Scripts that build objects —
***
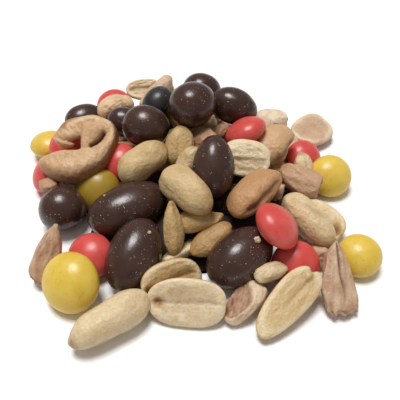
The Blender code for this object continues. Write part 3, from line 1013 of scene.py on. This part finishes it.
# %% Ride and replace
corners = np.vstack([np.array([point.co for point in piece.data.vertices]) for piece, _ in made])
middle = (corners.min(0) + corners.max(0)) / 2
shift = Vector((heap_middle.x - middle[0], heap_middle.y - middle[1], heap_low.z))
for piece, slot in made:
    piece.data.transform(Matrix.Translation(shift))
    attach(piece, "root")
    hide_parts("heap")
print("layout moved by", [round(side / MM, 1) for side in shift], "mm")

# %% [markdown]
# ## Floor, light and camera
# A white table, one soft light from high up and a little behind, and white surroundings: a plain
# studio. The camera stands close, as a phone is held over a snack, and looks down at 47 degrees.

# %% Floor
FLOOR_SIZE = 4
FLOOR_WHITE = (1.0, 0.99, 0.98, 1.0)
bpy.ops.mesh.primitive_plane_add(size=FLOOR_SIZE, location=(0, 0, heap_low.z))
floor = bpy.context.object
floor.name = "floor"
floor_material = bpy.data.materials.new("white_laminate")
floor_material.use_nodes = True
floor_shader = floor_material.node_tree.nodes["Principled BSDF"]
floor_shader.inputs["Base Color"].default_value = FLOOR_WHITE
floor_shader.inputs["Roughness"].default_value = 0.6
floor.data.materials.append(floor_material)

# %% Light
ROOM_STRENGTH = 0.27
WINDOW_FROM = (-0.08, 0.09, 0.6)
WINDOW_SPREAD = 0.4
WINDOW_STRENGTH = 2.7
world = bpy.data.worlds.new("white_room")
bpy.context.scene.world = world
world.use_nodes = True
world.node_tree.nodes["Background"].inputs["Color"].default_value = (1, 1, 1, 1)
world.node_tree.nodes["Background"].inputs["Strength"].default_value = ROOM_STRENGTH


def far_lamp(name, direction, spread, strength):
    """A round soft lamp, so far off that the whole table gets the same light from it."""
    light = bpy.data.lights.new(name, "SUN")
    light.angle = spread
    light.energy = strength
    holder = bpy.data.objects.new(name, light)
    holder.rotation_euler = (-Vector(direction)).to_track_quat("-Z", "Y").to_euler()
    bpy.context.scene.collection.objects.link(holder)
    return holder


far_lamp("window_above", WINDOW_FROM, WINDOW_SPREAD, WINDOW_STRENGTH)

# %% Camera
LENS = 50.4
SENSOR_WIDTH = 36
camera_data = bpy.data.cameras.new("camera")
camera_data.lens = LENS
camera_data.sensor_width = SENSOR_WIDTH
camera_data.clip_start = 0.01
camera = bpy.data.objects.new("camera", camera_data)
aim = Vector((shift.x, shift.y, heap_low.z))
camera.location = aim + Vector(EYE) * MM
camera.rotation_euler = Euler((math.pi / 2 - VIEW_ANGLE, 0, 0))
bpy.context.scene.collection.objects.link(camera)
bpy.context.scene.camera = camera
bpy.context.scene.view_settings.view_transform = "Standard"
***
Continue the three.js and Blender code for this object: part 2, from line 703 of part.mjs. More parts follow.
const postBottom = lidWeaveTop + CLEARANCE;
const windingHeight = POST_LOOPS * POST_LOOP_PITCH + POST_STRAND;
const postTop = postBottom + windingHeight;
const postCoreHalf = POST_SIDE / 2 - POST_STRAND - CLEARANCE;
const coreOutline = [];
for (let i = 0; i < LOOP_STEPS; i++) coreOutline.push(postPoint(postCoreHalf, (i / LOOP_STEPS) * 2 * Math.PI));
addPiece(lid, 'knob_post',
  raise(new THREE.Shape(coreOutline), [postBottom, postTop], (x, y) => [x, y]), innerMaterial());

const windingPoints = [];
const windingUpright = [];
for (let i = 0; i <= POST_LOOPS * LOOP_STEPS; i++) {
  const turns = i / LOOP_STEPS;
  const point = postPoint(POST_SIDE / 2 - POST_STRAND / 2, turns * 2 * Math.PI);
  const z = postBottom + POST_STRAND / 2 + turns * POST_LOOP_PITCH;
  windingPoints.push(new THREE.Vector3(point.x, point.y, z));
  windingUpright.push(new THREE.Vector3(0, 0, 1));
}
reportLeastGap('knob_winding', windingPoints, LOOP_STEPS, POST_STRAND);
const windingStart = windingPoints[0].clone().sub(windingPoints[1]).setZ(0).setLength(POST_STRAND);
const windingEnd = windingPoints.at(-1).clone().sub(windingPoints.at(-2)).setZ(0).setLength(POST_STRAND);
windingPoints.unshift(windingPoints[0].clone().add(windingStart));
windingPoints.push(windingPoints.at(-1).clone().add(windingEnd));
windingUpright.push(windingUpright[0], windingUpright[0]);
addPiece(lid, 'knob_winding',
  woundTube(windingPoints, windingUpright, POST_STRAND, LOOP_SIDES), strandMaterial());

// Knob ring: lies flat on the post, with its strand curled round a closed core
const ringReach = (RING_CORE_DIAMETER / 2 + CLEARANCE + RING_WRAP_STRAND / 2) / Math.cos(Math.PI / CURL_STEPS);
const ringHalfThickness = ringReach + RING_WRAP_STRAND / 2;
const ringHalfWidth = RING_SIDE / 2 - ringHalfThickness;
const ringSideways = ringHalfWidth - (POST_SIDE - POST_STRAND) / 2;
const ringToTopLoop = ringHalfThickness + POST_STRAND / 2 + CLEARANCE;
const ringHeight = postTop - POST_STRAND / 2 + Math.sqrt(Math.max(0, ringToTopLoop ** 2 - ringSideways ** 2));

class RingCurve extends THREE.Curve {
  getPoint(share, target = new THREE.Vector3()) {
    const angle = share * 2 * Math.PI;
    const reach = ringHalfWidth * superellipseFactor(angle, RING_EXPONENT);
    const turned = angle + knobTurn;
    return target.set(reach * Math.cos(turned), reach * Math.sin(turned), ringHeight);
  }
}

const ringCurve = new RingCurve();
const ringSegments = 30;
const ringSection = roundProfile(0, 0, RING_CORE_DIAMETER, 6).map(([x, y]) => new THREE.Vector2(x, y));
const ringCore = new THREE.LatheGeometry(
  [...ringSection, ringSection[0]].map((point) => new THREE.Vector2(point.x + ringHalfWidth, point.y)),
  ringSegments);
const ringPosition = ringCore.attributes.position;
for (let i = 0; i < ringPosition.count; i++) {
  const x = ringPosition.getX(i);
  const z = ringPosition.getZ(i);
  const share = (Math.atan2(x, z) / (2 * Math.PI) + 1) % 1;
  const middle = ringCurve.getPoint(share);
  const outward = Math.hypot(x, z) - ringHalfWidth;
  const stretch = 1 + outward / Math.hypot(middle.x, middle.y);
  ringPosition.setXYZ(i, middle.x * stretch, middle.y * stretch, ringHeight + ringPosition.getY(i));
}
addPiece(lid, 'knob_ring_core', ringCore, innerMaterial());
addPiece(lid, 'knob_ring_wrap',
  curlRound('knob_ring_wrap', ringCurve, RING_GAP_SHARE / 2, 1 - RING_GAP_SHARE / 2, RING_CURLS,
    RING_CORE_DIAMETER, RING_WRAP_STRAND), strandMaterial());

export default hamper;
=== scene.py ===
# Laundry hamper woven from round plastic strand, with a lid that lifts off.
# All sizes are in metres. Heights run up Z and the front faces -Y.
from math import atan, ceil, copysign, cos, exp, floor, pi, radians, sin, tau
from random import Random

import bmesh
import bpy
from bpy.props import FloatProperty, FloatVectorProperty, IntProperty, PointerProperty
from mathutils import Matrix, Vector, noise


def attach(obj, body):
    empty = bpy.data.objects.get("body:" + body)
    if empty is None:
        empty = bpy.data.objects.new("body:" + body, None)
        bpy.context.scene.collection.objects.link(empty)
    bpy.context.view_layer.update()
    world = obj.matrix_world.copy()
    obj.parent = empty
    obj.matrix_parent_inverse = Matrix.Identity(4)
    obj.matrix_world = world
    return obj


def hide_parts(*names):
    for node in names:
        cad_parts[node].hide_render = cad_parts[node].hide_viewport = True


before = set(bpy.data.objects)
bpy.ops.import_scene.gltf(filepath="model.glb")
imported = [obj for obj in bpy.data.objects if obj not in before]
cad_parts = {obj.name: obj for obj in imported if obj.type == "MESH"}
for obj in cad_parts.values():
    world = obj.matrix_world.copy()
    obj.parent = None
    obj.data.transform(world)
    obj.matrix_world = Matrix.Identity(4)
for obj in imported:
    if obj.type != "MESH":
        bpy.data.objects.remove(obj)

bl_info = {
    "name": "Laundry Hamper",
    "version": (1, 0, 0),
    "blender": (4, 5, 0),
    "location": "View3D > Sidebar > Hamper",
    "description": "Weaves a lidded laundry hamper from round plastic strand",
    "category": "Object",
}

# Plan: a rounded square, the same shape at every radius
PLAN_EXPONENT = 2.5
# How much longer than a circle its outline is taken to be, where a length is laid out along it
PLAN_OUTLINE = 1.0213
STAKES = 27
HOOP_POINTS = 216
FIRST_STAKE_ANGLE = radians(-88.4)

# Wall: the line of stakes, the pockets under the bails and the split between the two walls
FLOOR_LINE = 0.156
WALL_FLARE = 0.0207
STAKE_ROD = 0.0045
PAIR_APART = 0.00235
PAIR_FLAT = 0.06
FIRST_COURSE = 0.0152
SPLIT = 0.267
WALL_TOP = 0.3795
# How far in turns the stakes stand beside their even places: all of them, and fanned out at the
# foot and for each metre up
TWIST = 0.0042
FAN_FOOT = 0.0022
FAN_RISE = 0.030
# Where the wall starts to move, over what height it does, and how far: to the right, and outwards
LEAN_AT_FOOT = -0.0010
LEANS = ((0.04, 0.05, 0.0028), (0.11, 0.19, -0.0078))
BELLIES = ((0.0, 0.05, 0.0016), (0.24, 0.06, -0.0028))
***
DIRECTION —
Give the exact lines, and only those, from the line containing "The Blender code" through the line containing "floor.data.materials.append(floor_material)" in the entries above.

EXERCISE RESULT —
The Blender code for this object continues. Write part 3, from line 1013 of scene.py on. This part finishes it.
# %% Ride and replace
corners = np.vstack([np.array([point.co for point in piece.data.vertices]) for piece, _ in made])
middle = (corners.min(0) + corners.max(0)) / 2
shift = Vector((heap_middle.x - middle[0], heap_middle.y - middle[1], heap_low.z))
for piece, slot in made:
    piece.data.transform(Matrix.Translation(shift))
    attach(piece, "root")
    hide_parts("heap")
print("layout moved by", [round(side / MM, 1) for side in shift], "mm")

# %% [markdown]
# ## Floor, light and camera
# A white table, one soft light from high up and a little behind, and white surroundings: a plain
# studio. The camera stands close, as a phone is held over a snack, and looks down at 47 degrees.

# %% Floor
FLOOR_SIZE = 4
FLOOR_WHITE = (1.0, 0.99, 0.98, 1.0)
bpy.ops.mesh.primitive_plane_add(size=FLOOR_SIZE, location=(0, 0, heap_low.z))
floor = bpy.context.object
floor.name = "floor"
floor_material = bpy.data.materials.new("white_laminate")
floor_material.use_nodes = True
floor_shader = floor_material.node_tree.nodes["Principled BSDF"]
floor_shader.inputs["Base Color"].default_value = FLOOR_WHITE
floor_shader.inputs["Roughness"].default_value = 0.6
floor.data.materials.append(floor_material)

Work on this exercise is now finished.